Books

THE RECOVERY OF MYSELF.

June 1931 C. N. Allen
Books
THE RECOVERY OF MYSELF.
June 1931 C. N. Allen

By Marian King. Yale University Press, New Haven, 1931. xi 148 pp.

Here is a book that tells of the beginnings, progress, and cure of a drug psychosis—with all the appeal of truth that is more fascinating than fiction. I enjoyed it especially, for it is evidence for my thesis that many of the nervous and mental diseases are built up on a mental or psychological basis. Here Veronal was an escape from the a too-exacting world and also a method of revenging real or imagined wrongs by a spoiled child.

Marian King had a childhood filled with ghosts who had to be locked up in their closets, dolls who became alive in her playing, and Psalms and other poetry to be learned as part of her introspective delight in books and things of the world of unreality. She balanced this, to be sure, by excellence at tennis and at the sports of girls' camps.

Preparatory school meant more application to lessons that hitherto had been easy; and to cap the busy days, she began to take art lessons. Here she met a man who told her of Veronal as a means to give rest after work and to sustain one during it. She began using it to give her untroubled rest. But she later found that an overdose would upset her so that she could regard it as a revenge on her father when he crossed her in some more or less major desire. The first time was managed by the doctor, who did not tell her folks what she had done, but rather promised to get her the desired consent if she would drop the drug. Gradually, however, she found the drug became necessary again; she could not let her feelings go adequately by banging her typewriter.

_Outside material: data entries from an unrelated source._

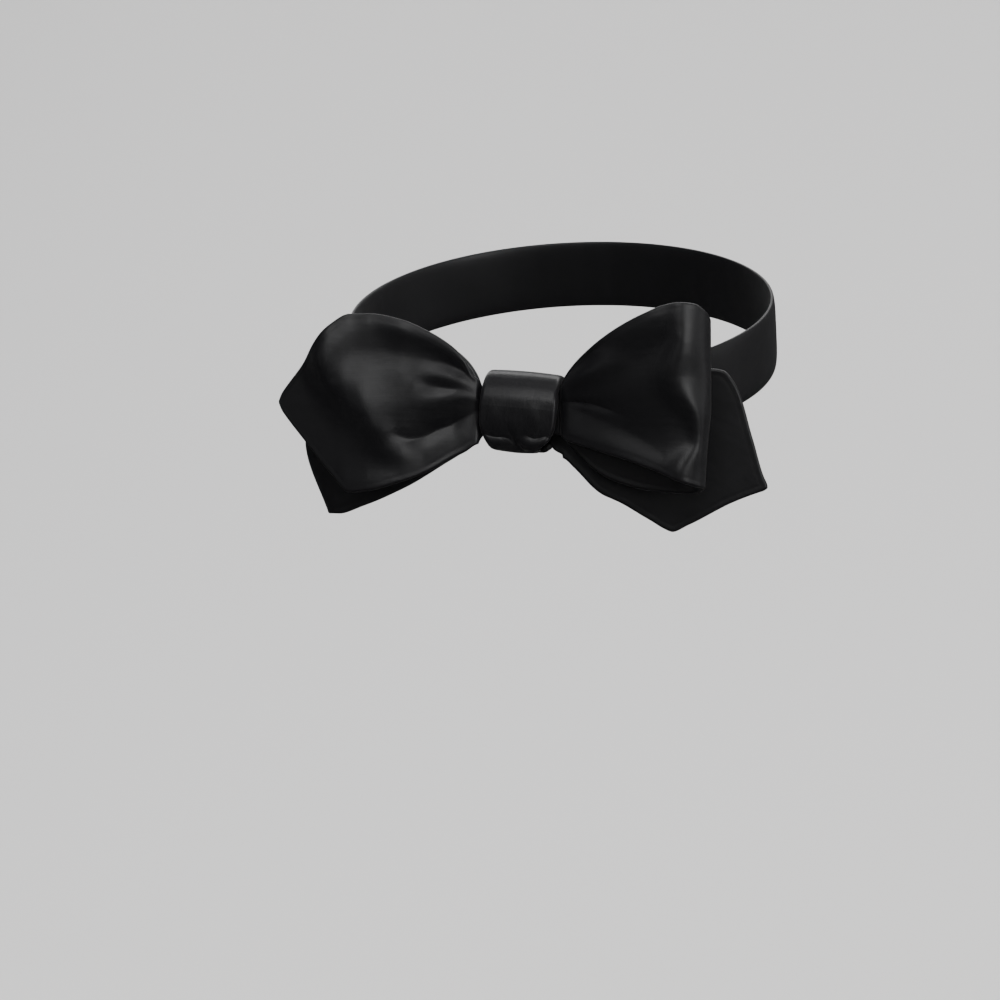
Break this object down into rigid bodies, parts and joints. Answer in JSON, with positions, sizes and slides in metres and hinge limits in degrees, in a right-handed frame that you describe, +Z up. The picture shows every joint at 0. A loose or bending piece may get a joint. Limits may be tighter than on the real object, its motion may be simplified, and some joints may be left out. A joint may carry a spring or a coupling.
{
  "type": "diamond point bow tie",
  "caption": "Self-tied satin bow tie worn as a bow: a pointed end and a folded loop in front, the same pair behind, a wrapped knot and a neckband loop.",
  "frame": {"origin": "middle of the neck opening, on the line round which the neckband runs", "axes": "+Z up along the neck, -Y to the front where the bow is, +X to the wearer's left, which is on the right as seen from the front"},
  "size_m": [0.1315, 0.1407, 0.0844],
  "materials": {
    "bow_satin": "satin",
    "band_satin": "satin"
  },
  "bodies": {
    "root": {"neckband": "band_satin", "knot": "bow_satin", "front_point": "bow_satin", "front_loop": "bow_satin", "rear_loop": "bow_satin", "rear_point": "bow_satin"}
  },
  "joints": []
}
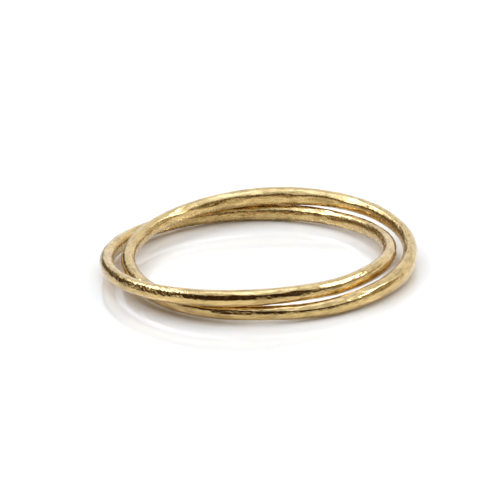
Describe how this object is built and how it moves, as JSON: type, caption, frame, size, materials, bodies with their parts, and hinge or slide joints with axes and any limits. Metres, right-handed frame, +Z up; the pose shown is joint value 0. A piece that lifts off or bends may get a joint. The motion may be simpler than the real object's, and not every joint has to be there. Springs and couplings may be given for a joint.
{
  "type": "double band ring",
  "caption": "Finger ring of thin hammered gold wire bands that pass through each other and lie nearly flat, the front of one resting over the front of the other.",
  "frame": {"origin": "middle of the pair on the surface that it lies on", "axes": "+Z up from the surface, +X to the right along the sideways step between the bands, -Y towards the viewer"},
  "size_m": [0.0204, 0.0192, 0.0022],
  "materials": {
    "hammered_gold": "yellow gold, hammered and softly polished"
  },
  "bodies": {
    "right": {"right_band": "hammered_gold"},
    "left": {"left_band": "hammered_gold"}
  },
  "joints": [
    {"name": "band_swing", "type": "hinge", "parent": "right", "child": "left", "pos_m": [0, -0.00005, 0.00105], "axis": [-1, 0, 0], "range_deg": [0, 160]}
  ]
}
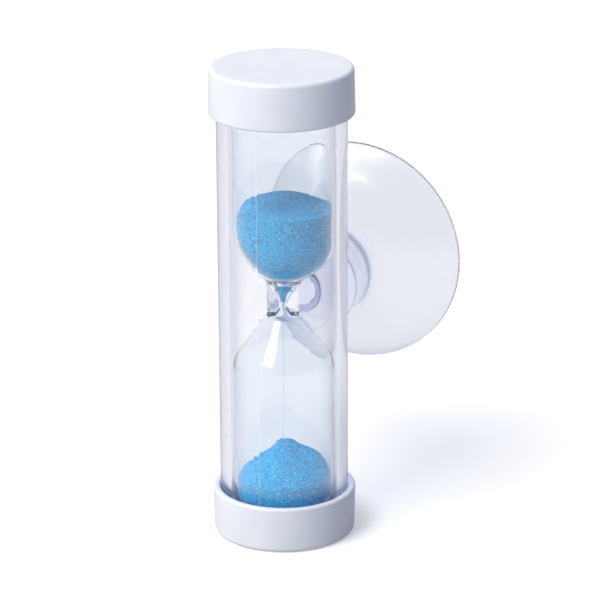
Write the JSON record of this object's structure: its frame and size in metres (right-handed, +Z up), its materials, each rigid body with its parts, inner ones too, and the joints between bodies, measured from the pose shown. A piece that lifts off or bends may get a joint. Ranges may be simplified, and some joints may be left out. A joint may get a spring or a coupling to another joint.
{
  "type": "sand timer",
  "caption": "Sand timer in a clear tube with end caps, blown glass bulb and blue sand, turning on the stud of a clear suction cup.",
  "frame": {"origin": "centre of the lower cap's underside", "axes": "+Z up along the tube, +Y out along the suction cup's axis, towards the wall that it sticks to"},
  "size_m": [0.043, 0.0473, 0.09],
  "materials": {
    "clear_acrylic": "clear extruded acrylic, polished",
    "white_abs": "white moulded ABS, satin gloss",
    "foam": "white closed-cell foam",
    "blown_glass": "clear lamp-blown glass",
    "plug_rubber": "white rubber, matt",
    "blue_sand": "dyed fine sand with bright grains",
    "clear_pvc": "clear soft PVC, glossy"
  },
  "bodies": {
    "timer": {"outer_tube": "clear_acrylic", "bottom_cap": "white_abs", "top_cap": "white_abs", "bottom_pad": "foam", "top_pad": "foam", "glass_bulb": "blown_glass", "filling_plug": "plug_rubber", "upper_sand": "blue_sand", "lower_sand": "blue_sand", "falling_sand": "blue_sand"},
    "cup": {"suction_cup": "clear_pvc"}
  },
  "joints": [
    {"name": "cup_swivel", "type": "hinge", "parent": "timer", "child": "cup", "pos_m": [0, 0, 0.045], "axis": [0, 1, 0], "continuous": true}
  ]
}
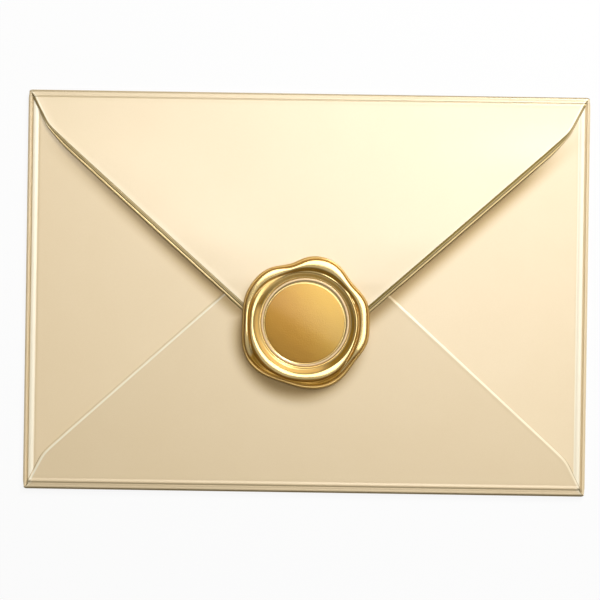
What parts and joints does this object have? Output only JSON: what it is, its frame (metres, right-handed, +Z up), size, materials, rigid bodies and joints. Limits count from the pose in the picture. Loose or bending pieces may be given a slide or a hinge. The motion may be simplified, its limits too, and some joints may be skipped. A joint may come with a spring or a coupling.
{
  "type": "paper envelope",
  "caption": "Closed rectangular paper envelope with pointed flaps, held shut by a round stamped wax seal.",
  "frame": {"origin": "under the middle of the envelope, on the surface that its address side lies on", "axes": "+X along the long side, +Y towards the fold of the top flap, +Z up out of the flap side"},
  "size_m": [0.176, 0.125, 0.0073],
  "materials": {
    "pearl_paper": "satin",
    "gold_wax": "gloss"
  },
  "bodies": {
    "root": {"envelope_sheet": "pearl_paper", "wax_seal": "gold_wax"}
  },
  "joints": []
}
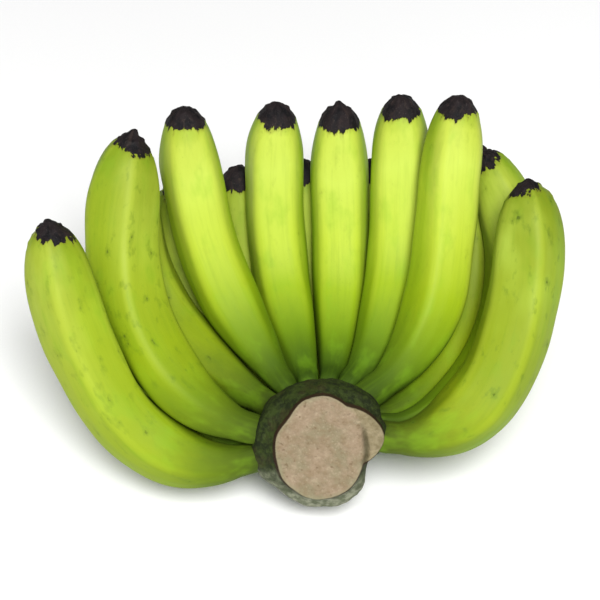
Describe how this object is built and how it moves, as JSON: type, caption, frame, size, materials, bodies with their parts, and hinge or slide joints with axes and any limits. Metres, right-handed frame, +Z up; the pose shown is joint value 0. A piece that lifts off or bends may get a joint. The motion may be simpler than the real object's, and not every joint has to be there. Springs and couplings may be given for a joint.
{
  "type": "hand of green bananas",
  "caption": "Hand of curved green bananas that fan out in two rows from a cut crown, each with a dried black blossom end; lies on the backs of its fingers.",
  "frame": {"origin": "centre of the bounding box's bottom face, on the surface that the hand lies on", "axes": "+Z up, +X across the fan of fingers (the longest side), -Y towards the cut face of the crown"},
  "size_m": [0.309, 0.2222, 0.1776],
  "materials": {
    "green_peel": "waxy satin peel, lime to dark green, with a black dried tip",
    "crown_flesh": "dry fibrous cut face with a dark green rim"
  },
  "bodies": {
    "root": {"crown": "crown_flesh", "banana_01": "green_peel", "banana_02": "green_peel", "banana_03": "green_peel", "banana_04": "green_peel", "banana_05": "green_peel", "banana_06": "green_peel", "banana_07": "green_peel", "banana_08": "green_peel", "banana_09": "green_peel", "banana_10": "green_peel", "banana_11": "green_peel", "banana_12": "green_peel", "banana_13": "green_peel", "banana_14": "green_peel", "banana_15": "green_peel", "banana_16": "green_peel", "banana_17": "green_peel"}
  },
  "joints": []
}
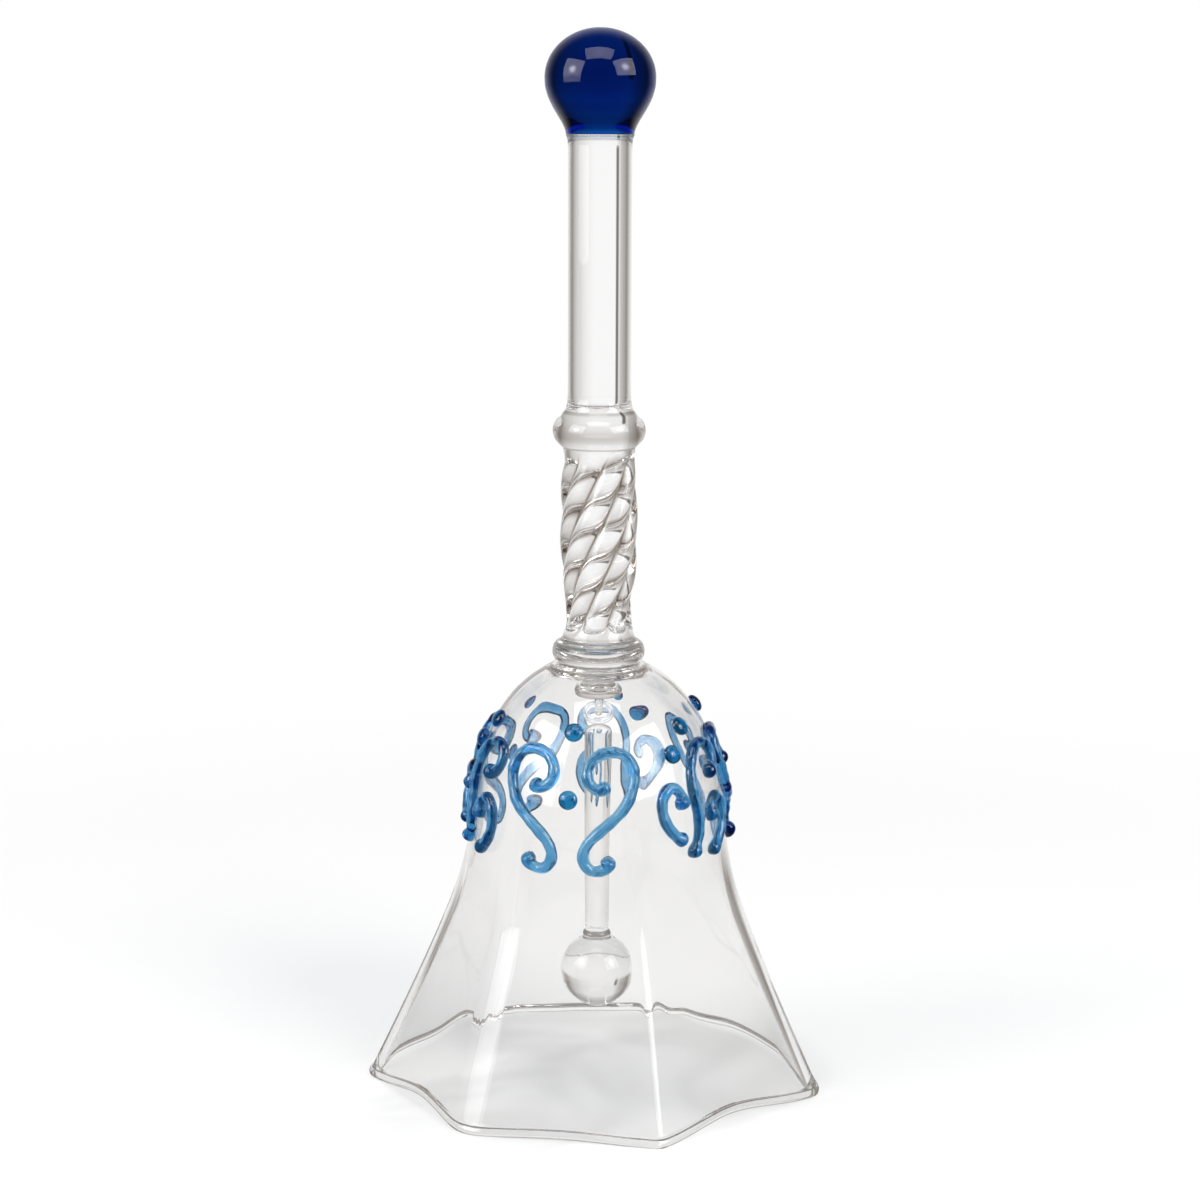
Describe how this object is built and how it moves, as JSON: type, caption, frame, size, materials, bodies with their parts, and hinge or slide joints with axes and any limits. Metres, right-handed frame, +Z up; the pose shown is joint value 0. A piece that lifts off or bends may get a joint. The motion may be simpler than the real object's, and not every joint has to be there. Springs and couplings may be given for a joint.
{
  "type": "glass hand bell",
  "caption": "Clear glass hand bell with a round shoulder and a six-sided mouth, a rope-twist handle with a cobalt ball, blue trailed ornament and a hanging glass clapper",
  "frame": {"origin": "on the table under the middle of the bell, where the axis of the handle meets the plane of the mouth", "axes": "+Z up along the axis of the handle; -Y towards the viewer of the reference picture; +X to the viewer's right"},
  "size_m": [0.0732, 0.062, 0.1694],
  "materials": {
    "clear_glass": "clear, fire-polished",
    "sky_glass": "translucent sky blue, fire-polished",
    "cobalt_glass": "deep cobalt blue, fire-polished"
  },
  "bodies": {
    "bell": {"knob": "cobalt_glass", "handle_rod": "clear_glass", "upper_knop": "clear_glass", "twisted_stem": "clear_glass", "lower_knop": "clear_glass", "foot": "clear_glass", "bell_shell": "clear_glass", "hanger_post": "clear_glass", "hanger_loop": "clear_glass", "motif_1_scroll_right": "sky_glass", "motif_1_scroll_left": "sky_glass", "motif_1_dot_low": "cobalt_glass", "motif_1_dot_high": "cobalt_glass", "motif_2_sprig": "sky_glass", "motif_2_leaf_left": "sky_glass", "motif_2_leaf_right": "sky_glass", "motif_2_dot_low": "cobalt_glass", "motif_2_dot_high": "cobalt_glass", "motif_3_scroll_right": "sky_glass", "motif_3_scroll_left": "sky_glass", "motif_3_dot_low": "cobalt_glass", "motif_3_dot_high": "cobalt_glass", "motif_4_sprig": "sky_glass", "motif_4_leaf_left": "sky_glass", "motif_4_leaf_right": "sky_glass", "motif_4_dot_low": "cobalt_glass", "motif_4_dot_high": "cobalt_glass", "motif_5_scroll_right": "sky_glass", "motif_5_scroll_left": "sky_glass", "motif_5_dot_low": "cobalt_glass", "motif_5_dot_high": "cobalt_glass", "motif_6_sprig": "sky_glass", "motif_6_leaf_left": "sky_glass", "motif_6_leaf_right": "sky_glass", "motif_6_dot_low": "cobalt_glass", "motif_6_dot_high": "cobalt_glass"},
    "clapper": {"clapper_eye": "clear_glass", "clapper_rod": "clear_glass", "clapper_collar": "clear_glass", "clapper_ball": "clear_glass"}
  },
  "joints": [
    {"name": "clapper_swing", "type": "hinge", "parent": "bell", "child": "clapper", "pos_m": [0, 0, 0.0615], "axis": [0, 1, 0], "range_deg": [-23.4, 24.4]}
  ]
}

The crisis of the book comes when her father over-ruled her acceptance of a position as camp couiicellor. Now she must have revenge, and so—after leaving plenty of signs telling what she had done,—she took fifty grains. She managed to escape with her life, but the consequences—a drug psychosis— were not much better than a living death. The rest of the book tells of her treatment and eventual cure in a private hospital for the insane. With the understanding of the motives for her behavior comes cure—but very slowly. The spoiled child has become socialized.

I enjoyed this book greatly; I recommend it to anyone who wishes to know why people do foolish things—why they "go insane." It takes rank with Beers' "The Mind That Found Itself," Hillyer's "Reluctantly Told," Owen's "Pick Up The Pieces," Leonard's "The Locomotive God," and Oliver's "Fear" as classic case studies. It is all truth—based on her diary and letters home. It may be read without morbid reactions.